Types of Obedience Trials
Obedience Trials test a dog's ability to perform a prescribed set of exercises on which it is scored. In each exercise, you must score more than 50 percent of the possible points and get a total score of at least 170 out of a possible 200. Each time your dog gets at least a 170 qualifying score, he's earned a "leg" toward his title. Earn three legs and your dog has just earned an obedience title! There are 3 levels at which your dog can earn a title and each is more difficult than the one before it. The classes are divided into "A" and "B" at an obedience trial; "A" classes are for beginners whose dogs have never received a title and "B" classes are for more experienced handlers.

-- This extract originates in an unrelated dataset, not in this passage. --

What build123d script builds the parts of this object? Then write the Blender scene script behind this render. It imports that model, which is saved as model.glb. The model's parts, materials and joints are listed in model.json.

Obedience trials are a sport, and all participants should be guided by the principles of good sportsmanship both in and out of the ring. Obedience trials demonstrate the dogs ability to follow specified routines in the obedience ring and emphasize the usefulness of the purebred dog as a companion to man. All contestants in a class are required to perform the same exercises in substantially the same way so that the relative quality of the various performances may be compared and scored. The basic objective of obedience trials, however, is to recognize dogs that have been trained to behave in the home, in public places and in the presence of other dogs in a manner that will reflect credit on the sport of obedience at all times and under all conditions. The performance of dog and handler in the ring must be accurate and correct according to the Obedience Regulations. It is also essential that the dog demonstrate willingness and enjoyment while it is working and that a smooth and natural handler be given precedence over a handler moving with military precision and using harsh commands.
How an Obedience Trial Works
An obedience club wishing to hold an obedience trial must first meet all AKC requirements, AKC Rules, before applying for permission from the AKC. The next step is for the obedience club to appoint an obedience trial committee that will have sole jurisdiction over the dogs, handlers and owners entered in the trial.
An obedience club wishing to hold an obedience trial must first meet all AKC requirements before applying for permission from the AKC. The next step is for the obedience club to appoint an obedience trial committee that will have sole jurisdiction over the dogs, handlers and owners entered in the trial.
After the entries have closed, a program showing the schedule for the judging of each class will be mailed to the owner of each entered dog.
An area, designated as a "ring," will be provided for each class offered. The club holding the trial is responsible for providing equipment that meets the requirements of the AKC Obedience Regulations
Levels of Obedience Competition
There are three levels of competition in obedience:
AKC titles can only be earned at an AKC-licensed or member club trial. The Novice (CD) title must be completed before an exhibitor can enter the Open class. The Open title (CDX) must be earned before an exhibitor can enter the Utility class.
Rally is a sport in which the dog and handler complete a course that has been designed by the rally judge. The judge tells the handler to begin, and the dog and handler proceed at their own pace through a course of designated stations (10 - 20, depending on the level). Each of these stations has a sign providing instructions regarding the next skill that is to be performed. Scoring is not as rigorous as traditional obedience. AKC rally has 45 potential exercises, each marked by a sign. Level I classes are done with the dog on leash and include 12-15 exercises. Level II classes are done off-leash and involve 12-18 exercises, including at least one jump. The judge says nothing during the performance, which lasts from the time the dog and handler cross the starting line until they cross the finish line.
The team of dog and handler moves continuously at a brisk, but normal, pace with the dog under control within a 2-foot area at the handler's left side. There should be a sense of teamwork between the dog and handler both during the numbered exercises and between the exercise signs; however, perfect "heel position" is not required. After the judge's "Forward" order, the team is on its own to complete the entire sequence of numbered signs correctly. Rally exercises include left and right turns, U-turns, circles, about turns, figure eights, finishes, recalls, and a stand for exam.
Unlimited communication from the handler to the dog is to be encouraged and not penalized. Unless otherwise specified in these Regulations, handlers are permitted to talk, praise, encourage, clap their hands, pat their legs, or use any verbal means of encouragement. Multiple commands and/or signals using one or both arms and hands are allowed; the handler's arms need not be maintained in any particular position at any time. The handler may not touch the dog or make physical corrections. At any time during the performance, loud or harsh commands or intimidating signals will be penalized.